Limitations & Future Work¶

Closed-form solutions require \(D\times D\) matrix inversion, which may become costly for high-dimensional embeddings.
Validation is limited to Li/Na species; multi-element co-diffusion scenarios require further study.
MAE on experimental Dataset 3 (1.388) remains high, indicating that the sim-to-real gap is still an open challenge demanding domain adaptation.
Assumes fixed trajectory length \(L\); handling variable-lengthTrajectories or temperature ramps requires redesigning the Fourier representation.

vs.

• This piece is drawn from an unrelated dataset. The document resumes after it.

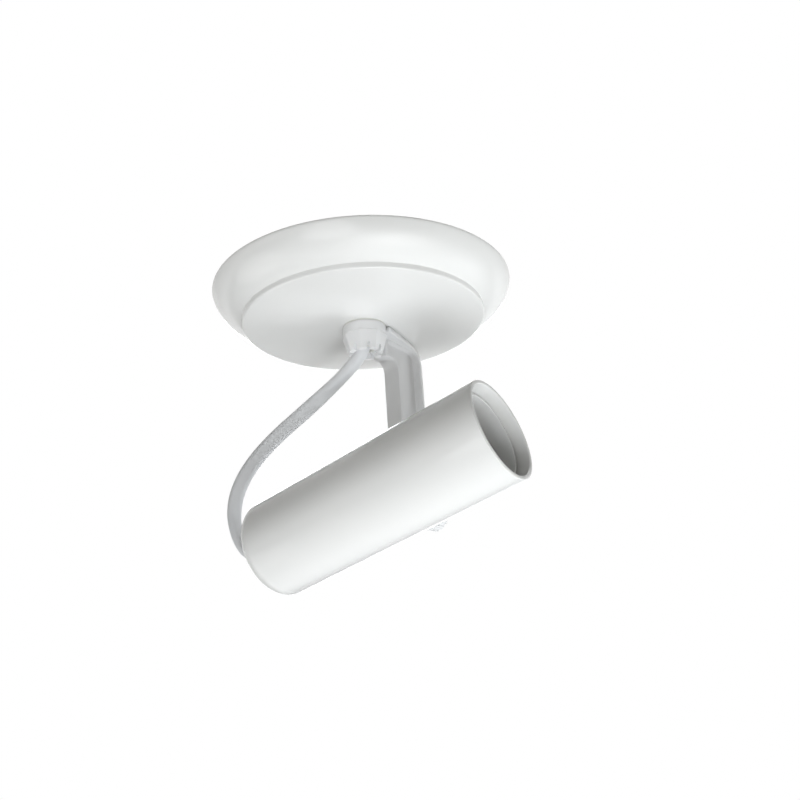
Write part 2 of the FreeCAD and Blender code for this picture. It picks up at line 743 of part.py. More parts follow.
def rounded_wire(points, label):
    """Straight runs through points, joined by tangent arcs as large as the runs allow."""
    edges = []
    radii = []
    run_start = points[0]
    for before, corner, after in zip(points, points[1:], points[2:]):
        back = (before - corner).normalize()
        ahead = (after - corner).normalize()
        half_turn = (math.pi - back.getAngle(ahead)) / 2
        reach = ARC_SHARE * min((before - corner).Length, (after - corner).Length)
        radius = reach / math.tan(half_turn)
        arc_start = corner + back * reach
        arc_end = corner + ahead * reach
        inward = (back + ahead).normalize()
        middle = corner + inward * (radius / math.cos(half_turn) - radius)
        edges.append(Part.LineSegment(run_start, arc_start).toShape())
        edges.append(Part.Arc(arc_start, middle, arc_end).toShape())
        radii.append(radius)
        run_start = arc_end
    edges.append(Part.LineSegment(run_start, points[-1]).toShape())
    print(label, "bend radii:", ", ".join(f"{radius:.1f}" for radius in radii))
    return Part.Wire(edges)


def wire_solid(points, radius, label):
    """A round solid of one radius along rounded runs, with its volume compared."""
    path = rounded_wire(points, label)
    along = (points[1] - points[0]).normalize()
    section = Part.Wire([Part.Circle(points[0], along, radius).toShape()])
    solid = path.makePipeShell([section], True, False)
    expected = math.pi * radius**2 * path.Length
    if not solid.isValid() or abs(solid.Volume / expected - 1) > VOLUME_TOLERANCE:
        raise RuntimeError(f"{label}: volume {solid.Volume:.1f}, expected {expected:.1f}")
    return solid


def on_head(across, along_axis, station):
    """A point of the row, given in the head's own frame."""
    tilt = math.radians(number("head_tilt"))
    forward = Vector(math.cos(tilt), 0, math.sin(tilt))
    downward = Vector(math.sin(tilt), 0, -math.cos(tilt))
    pivot = Vector(0, -number("tube_offset"), -number("pivot_drop"))
    return pivot + downward * across + Vector(0, along_axis, 0) + forward * station


def make_cord():
    """The cord from inside the threaded tube, out of the grip and round into the tube's rear."""
    top = Vector(0, 0, -number(CORD_TOP))
    throat = Vector(0, 0, -number(FINGER_TOP))
    bore_middle = (top + throat) / 2 + Vector(0.25, 0, 0)
    free_run = [
        Vector(-5.6, -0.1, -29.4),
        Vector(-15.2, -0.3, -35.4),
        Vector(-30.6, -0.6, -43.3),
        Vector(-47.0, -1.1, -51.3),
        Vector(-59.6, -1.6, -59.9),
        Vector(-67.4, -2.0, -69.6),
        Vector(-69.6, -2.4, -80.2),
        Vector(-67.0, -2.7, -89.8),
        Vector(-61.5, -2.9, -97.6),
    ]
    outside = on_head(0, 0, number(f"{REAR_FACE} - cord_landing"))
    inside = on_head(0, 0, number(CORD_END))
    points = [top, bore_middle, throat] + free_run + [outside, inside]
    solid_group("cord", wire_solid(points, number("cord_radius"), "cord"))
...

LiFlow (Autoregressive): Generative models sample trajectories step-by-step; Ours uses NAR prediction for speed and error mitigation.
vs. MatFormer / ComFormer / DenseGNN: These NAR models lack dynamical input; Ours injects it via AML.
vs. Traditional KD (Hinton 2015): Uses iterative gradient-based logit distillation; Ours uses closed-form representation distillation for data-scarce environments.
Insight: In domains like biomedicine or chemistry where data is scarce but "expensive oracles" (simulations/experiments) exist, this "pretrain on rich modality, distill via closed form, transfer across datasets" paradigm is highly reusable.

Rating¶

Novelty: ⭐⭐⭐⭐ Utilizing atomic trajectories as privileged modalities with closed-form distillation is a fresh approach in AI4Science.
Experimental Thoroughness: ⭐⭐⭐⭐ Covers sim+real datasets, compares against AR and multiple NAR baselines.
Writing Quality: ⭐⭐⭐⭐ Clearly defined motivations and intuitive methodological illustrations.
Value: ⭐⭐⭐⭐ 200× acceleration and cross-dataset transfer capabilities offer direct engineering value for material screening.